> **WHAT YOU WILL DO**:
What follows are records. Restate all of them word for word.

Data entries

▼

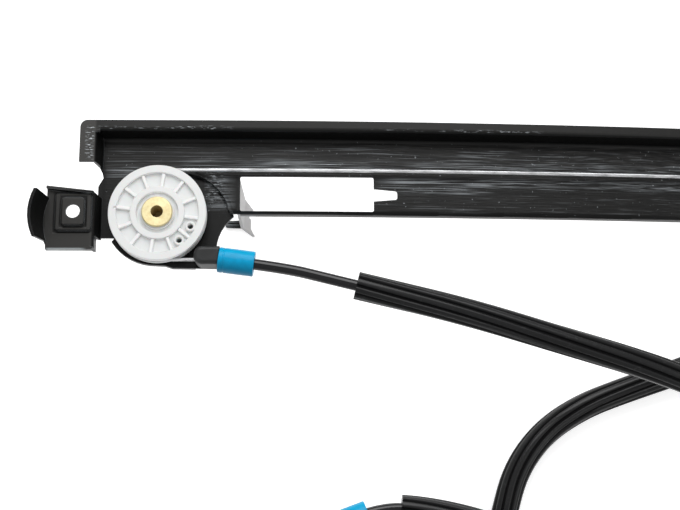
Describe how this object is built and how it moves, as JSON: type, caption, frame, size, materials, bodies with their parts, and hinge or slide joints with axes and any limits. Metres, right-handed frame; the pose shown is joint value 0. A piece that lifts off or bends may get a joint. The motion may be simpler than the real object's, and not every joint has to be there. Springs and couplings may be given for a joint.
{
  "type": "window regulator",
  "caption": "Cable window regulator: curved black stamped rail with a pulley at each end, a glass carrier, sleeved cable conduits and a separate cable drum housing.",
  "frame": {"origin": "the upper pulley's axis, in the bore of its hollow rivet, at the height of the rail web's top face", "axes": "+X along the rail towards its lower end, +Y towards the rail's walled edge, +Z out of the web on the pulleys' side"},
  "size_m": [0.6139, 0.2853, 0.0926],
  "materials": {
    "rail_steel": "satin black electrocoat",
    "carrier_steel": "satin black electrocoat",
    "pulley_plastic": "moulded, off-white",
    "brass": "satin",
    "steel": "bright zinc",
    "blue_plastic": "moulded, bright blue",
    "black_plastic": "moulded, black",
    "conduit_plastic": "extruded, glossy black",
    "rubber": "soft, dark grey"
  },
  "bodies": {
    "rail_and_housing": {"guide_rail": "rail_steel", "lower_standoff": "rail_steel", "upper_pulley_rivet": "brass", "lower_pulley_rivet": "brass", "upper_cable": "steel", "lower_cable": "steel", "mounting_bushes": "steel", "standoff_rivets": "steel", "cover_screws": "steel", "upper_takeup_spring": "steel", "lower_takeup_spring": "steel", "drum_takeup_spring_a": "steel", "drum_takeup_spring_b": "steel", "upper_spring_sleeve": "blue_plastic", "lower_spring_sleeve": "blue_plastic", "drum_spring_sleeve_a": "blue_plastic", "drum_spring_sleeve_b": "blue_plastic", "upper_conduit_stop": "black_plastic", "lower_conduit_stop": "black_plastic", "drum_housing": "black_plastic", "drum_cover": "black_plastic", "upper_conduit": "conduit_plastic", "lower_conduit": "conduit_plastic", "upper_fluted_sleeve": "rubber", "lower_fluted_sleeve": "rubber", "stop_buffer": "rubber"},
    "upper_pulley_wheel": {"upper_pulley": "pulley_plastic"},
    "lower_pulley_wheel": {"lower_pulley": "pulley_plastic"},
    "drum": {"cable_drum": "pulley_plastic", "drive_insert": "steel"},
    "carrier": {"carrier_plate": "carrier_steel", "upper_shoe_front": "black_plastic", "upper_shoe_rear": "black_plastic", "lower_shoe": "black_plastic", "cable_holder": "black_plastic", "upper_cable_nipple": "steel", "lower_cable_nipple": "steel", "clamp_base": "black_plastic", "inner_jaw_pad": "rubber", "outer_jaw_pad": "rubber", "clamp_plate": "carrier_steel", "clamp_bolt": "steel", "clamp_nut": "steel"}
  },
  "joints": [
    {"name": "carrier_travel", "type": "hinge", "parent": "rail_and_housing", "child": "carrier", "pos_m": [0.03, 0, -3], "axis": [0, 1, 0], "range_deg": [-6.11, 0]},
    {"name": "upper_pulley_spin", "type": "hinge", "parent": "rail_and_housing", "child": "upper_pulley_wheel", "pos_m": [0, 0, 0], "axis": [0, 0, 1], "range_deg": [0, 756]},
    {"name": "lower_pulley_spin", "type": "hinge", "parent": "rail_and_housing", "child": "lower_pulley_wheel", "pos_m": [0.46845, 0, -0.03206], "axis": [0.1362, 0, 0.9907], "range_deg": [0, 756]},
    {"name": "drum_spin", "type": "hinge", "parent": "rail_and_housing", "child": "drum", "pos_m": [0.0735, -0.19, 0], "axis": [0, 0, 1], "range_deg": [0, 835]}
  ],
  "couplings": [
    {"joint": "upper_pulley_spin", "follows": "carrier_travel", "ratio": -123.65},
    {"joint": "lower_pulley_spin", "follows": "carrier_travel", "ratio": -123.65},
    {"joint": "drum_spin", "follows": "carrier_travel", "ratio": -136.57}
  ]
}
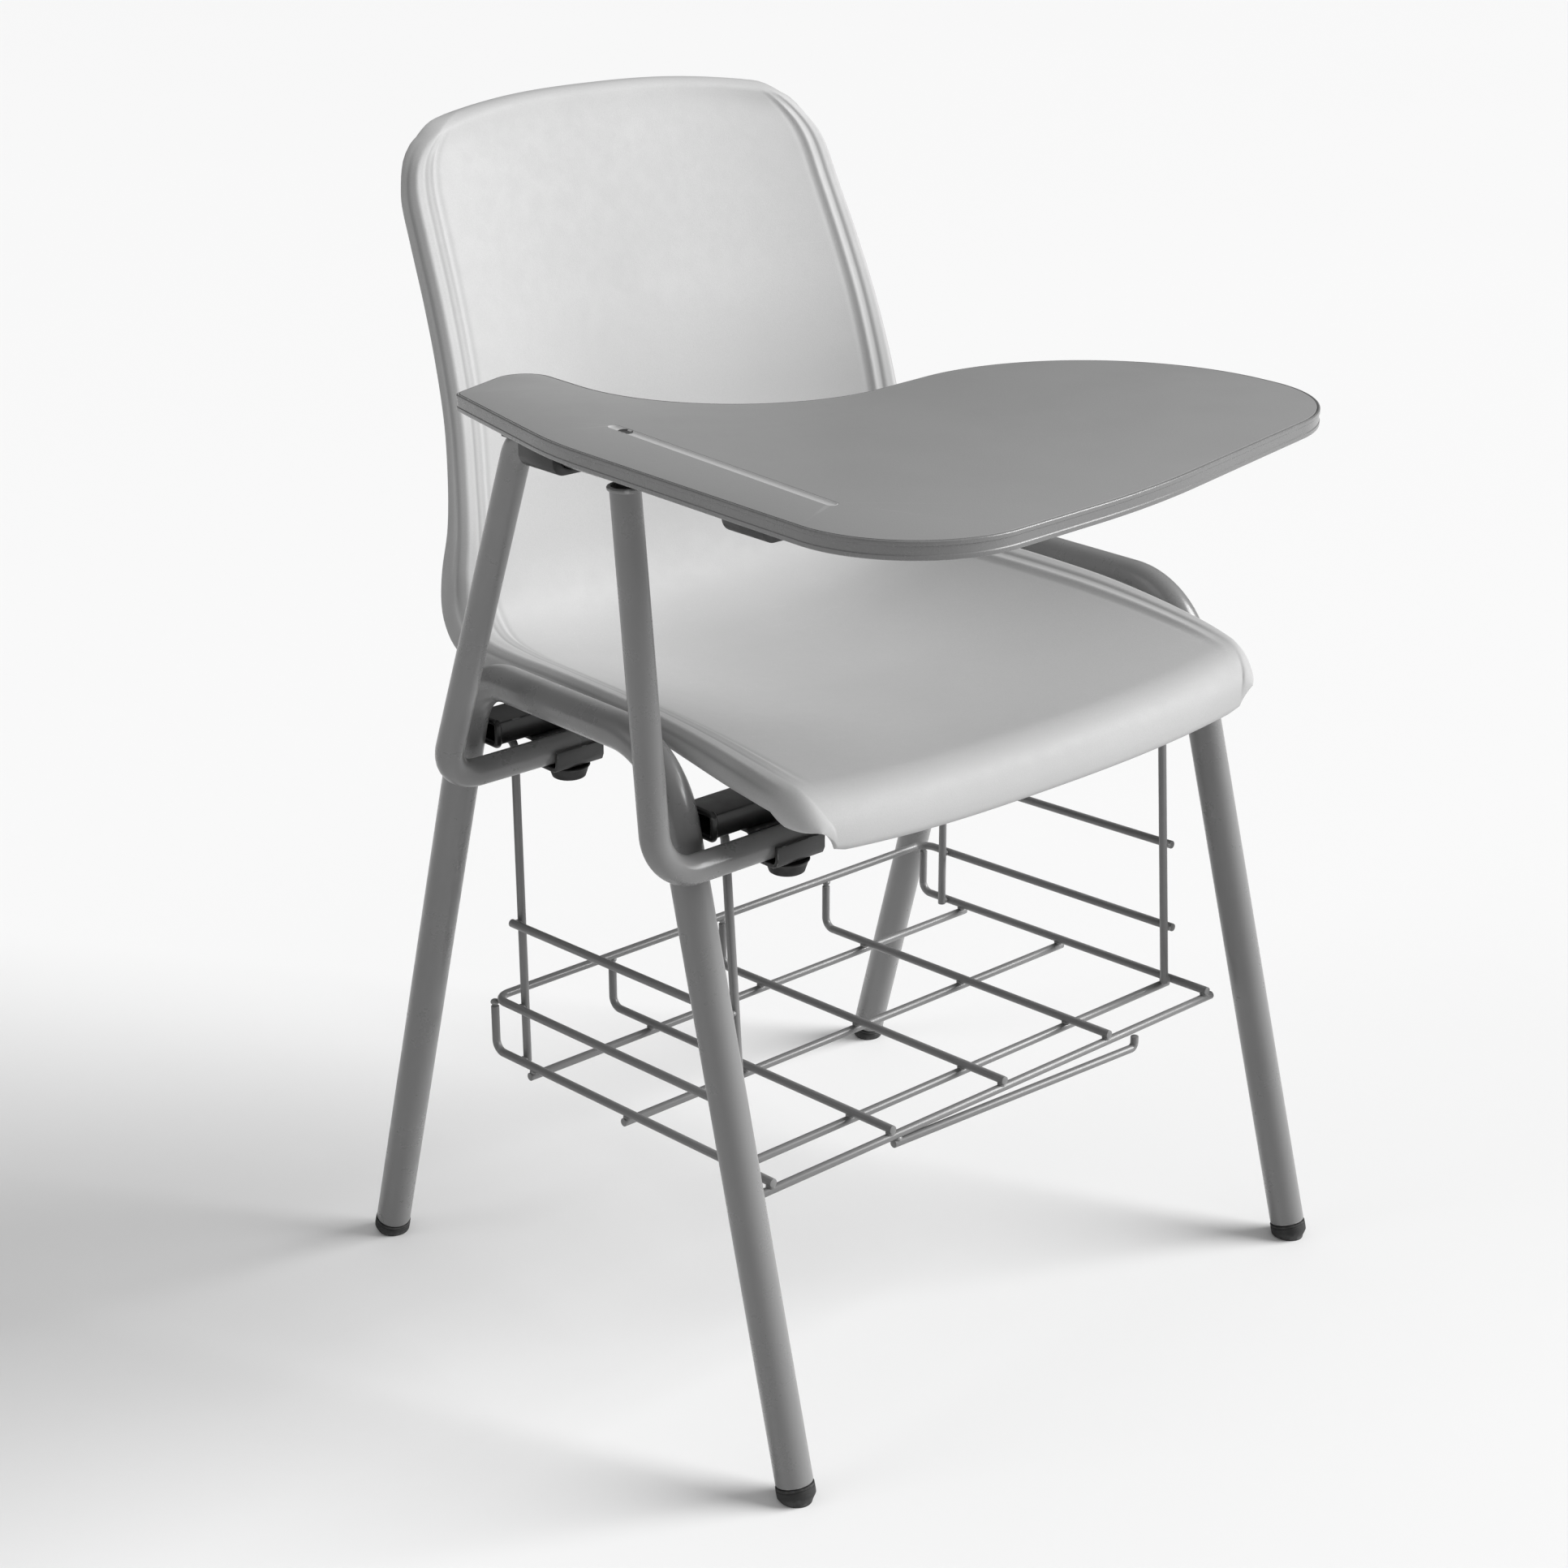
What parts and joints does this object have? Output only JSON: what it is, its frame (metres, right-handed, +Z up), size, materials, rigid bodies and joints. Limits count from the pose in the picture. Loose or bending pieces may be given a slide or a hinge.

▲

> **RESULT**:
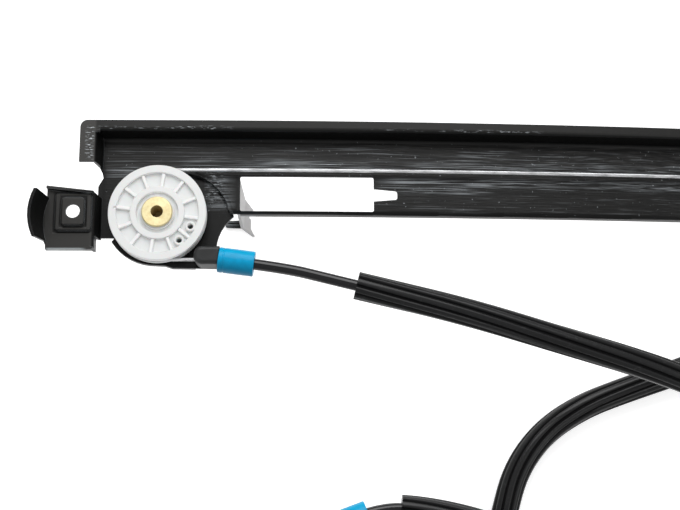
Describe how this object is built and how it moves, as JSON: type, caption, frame, size, materials, bodies with their parts, and hinge or slide joints with axes and any limits. Metres, right-handed frame; the pose shown is joint value 0. A piece that lifts off or bends may get a joint. The motion may be simpler than the real object's, and not every joint has to be there. Springs and couplings may be given for a joint.
{
  "type": "window regulator",
  "caption": "Cable window regulator: curved black stamped rail with a pulley at each end, a glass carrier, sleeved cable conduits and a separate cable drum housing.",
  "frame": {"origin": "the upper pulley's axis, in the bore of its hollow rivet, at the height of the rail web's top face", "axes": "+X along the rail towards its lower end, +Y towards the rail's walled edge, +Z out of the web on the pulleys' side"},
  "size_m": [0.6139, 0.2853, 0.0926],
  "materials": {
    "rail_steel": "satin black electrocoat",
    "carrier_steel": "satin black electrocoat",
    "pulley_plastic": "moulded, off-white",
    "brass": "satin",
    "steel": "bright zinc",
    "blue_plastic": "moulded, bright blue",
    "black_plastic": "moulded, black",
    "conduit_plastic": "extruded, glossy black",
    "rubber": "soft, dark grey"
  },
  "bodies": {
    "rail_and_housing": {"guide_rail": "rail_steel", "lower_standoff": "rail_steel", "upper_pulley_rivet": "brass", "lower_pulley_rivet": "brass", "upper_cable": "steel", "lower_cable": "steel", "mounting_bushes": "steel", "standoff_rivets": "steel", "cover_screws": "steel", "upper_takeup_spring": "steel", "lower_takeup_spring": "steel", "drum_takeup_spring_a": "steel", "drum_takeup_spring_b": "steel", "upper_spring_sleeve": "blue_plastic", "lower_spring_sleeve": "blue_plastic", "drum_spring_sleeve_a": "blue_plastic", "drum_spring_sleeve_b": "blue_plastic", "upper_conduit_stop": "black_plastic", "lower_conduit_stop": "black_plastic", "drum_housing": "black_plastic", "drum_cover": "black_plastic", "upper_conduit": "conduit_plastic", "lower_conduit": "conduit_plastic", "upper_fluted_sleeve": "rubber", "lower_fluted_sleeve": "rubber", "stop_buffer": "rubber"},
    "upper_pulley_wheel": {"upper_pulley": "pulley_plastic"},
    "lower_pulley_wheel": {"lower_pulley": "pulley_plastic"},
    "drum": {"cable_drum": "pulley_plastic", "drive_insert": "steel"},
    "carrier": {"carrier_plate": "carrier_steel", "upper_shoe_front": "black_plastic", "upper_shoe_rear": "black_plastic", "lower_shoe": "black_plastic", "cable_holder": "black_plastic", "upper_cable_nipple": "steel", "lower_cable_nipple": "steel", "clamp_base": "black_plastic", "inner_jaw_pad": "rubber", "outer_jaw_pad": "rubber", "clamp_plate": "carrier_steel", "clamp_bolt": "steel", "clamp_nut": "steel"}
  },
  "joints": [
    {"name": "carrier_travel", "type": "hinge", "parent": "rail_and_housing", "child": "carrier", "pos_m": [0.03, 0, -3], "axis": [0, 1, 0], "range_deg": [-6.11, 0]},
    {"name": "upper_pulley_spin", "type": "hinge", "parent": "rail_and_housing", "child": "upper_pulley_wheel", "pos_m": [0, 0, 0], "axis": [0, 0, 1], "range_deg": [0, 756]},
    {"name": "lower_pulley_spin", "type": "hinge", "parent": "rail_and_housing", "child": "lower_pulley_wheel", "pos_m": [0.46845, 0, -0.03206], "axis": [0.1362, 0, 0.9907], "range_deg": [0, 756]},
    {"name": "drum_spin", "type": "hinge", "parent": "rail_and_housing", "child": "drum", "pos_m": [0.0735, -0.19, 0], "axis": [0, 0, 1], "range_deg": [0, 835]}
  ],
  "couplings": [
    {"joint": "upper_pulley_spin", "follows": "carrier_travel", "ratio": -123.65},
    {"joint": "lower_pulley_spin", "follows": "carrier_travel", "ratio": -123.65},
    {"joint": "drum_spin", "follows": "carrier_travel", "ratio": -136.57}
  ]
}
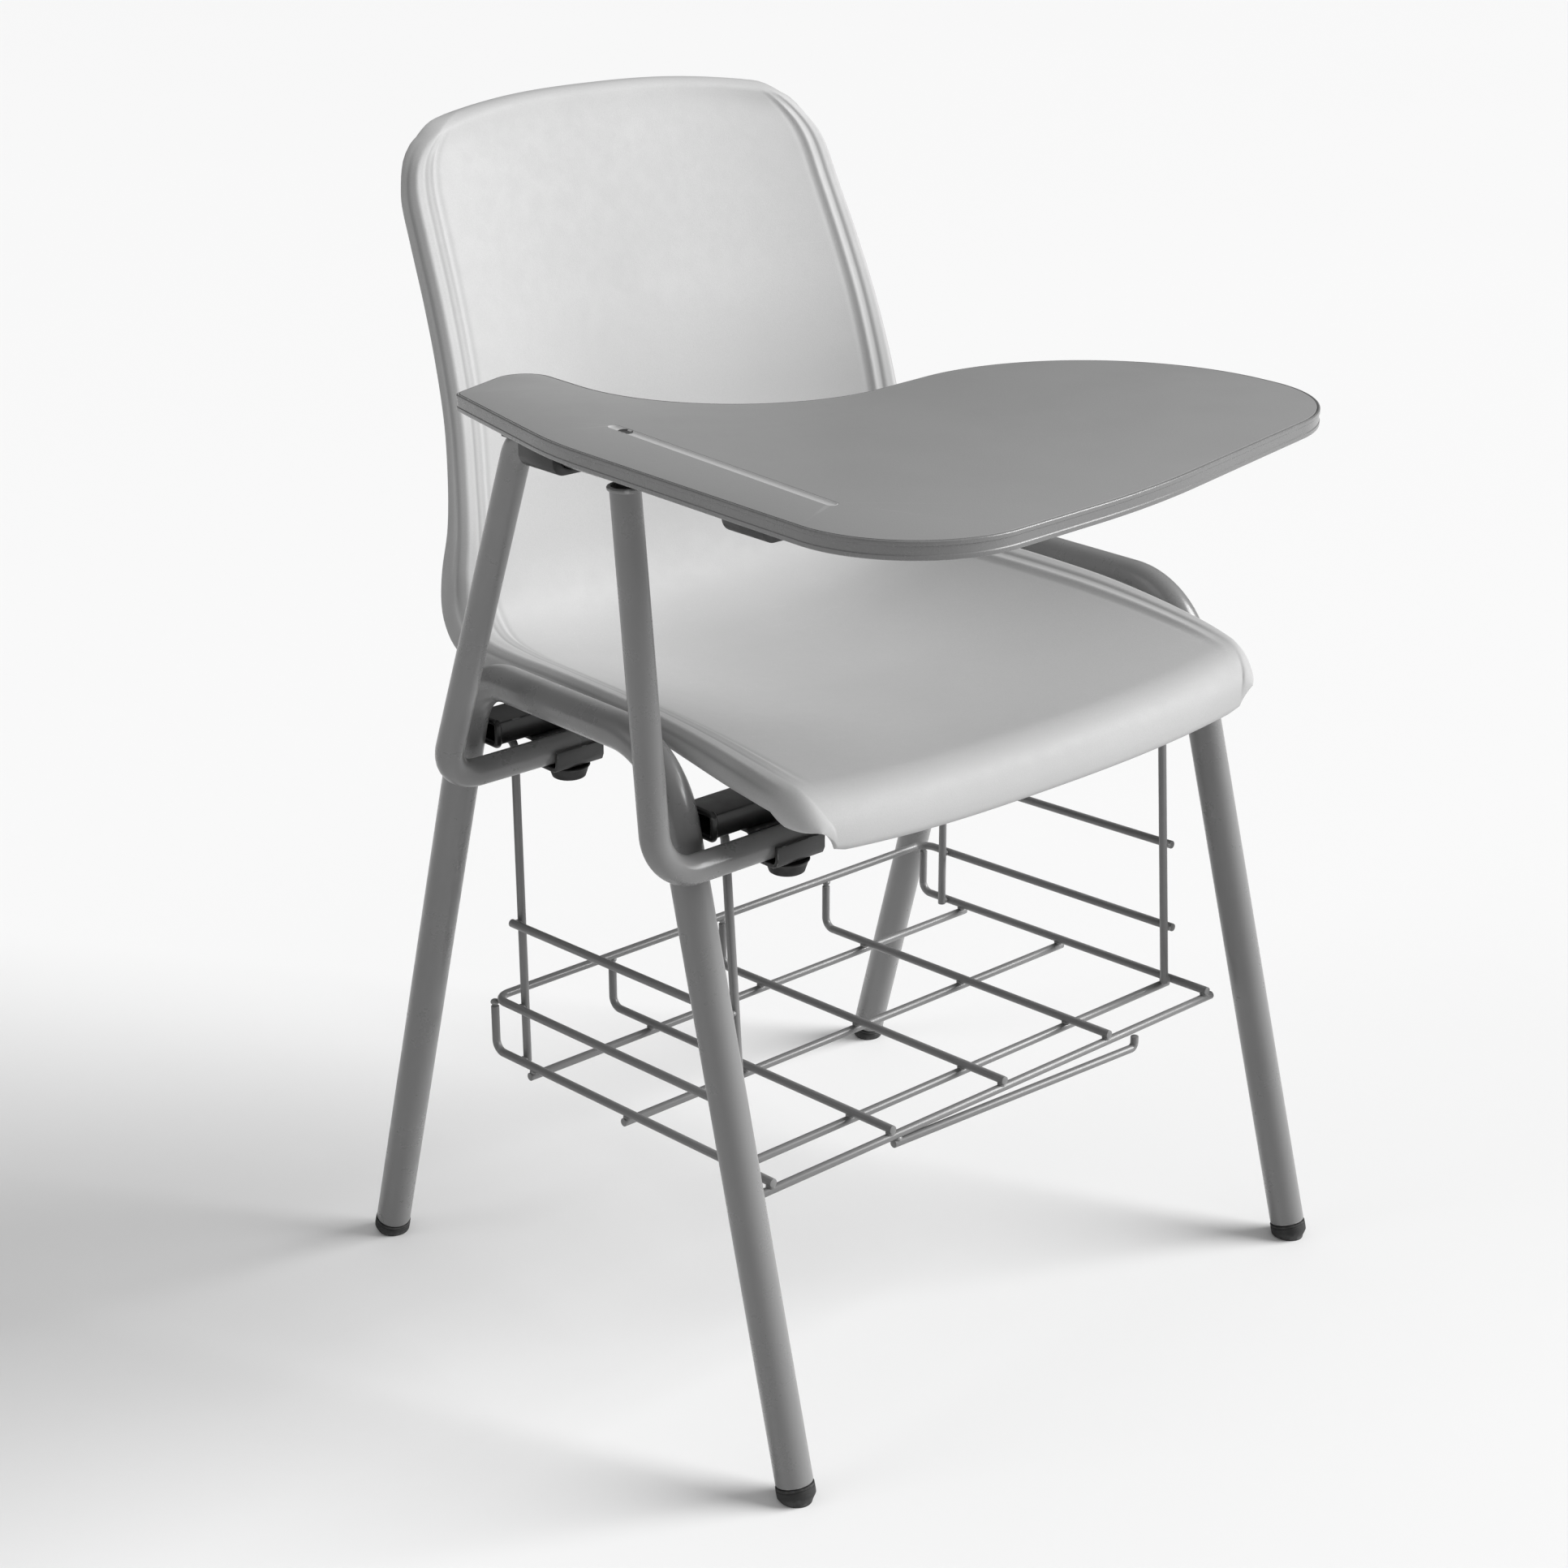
What parts and joints does this object have? Output only JSON: what it is, its frame (metres, right-handed, +Z up), size, materials, rigid bodies and joints. Limits count from the pose in the picture. Loose or bending pieces may be given a slide or a hinge.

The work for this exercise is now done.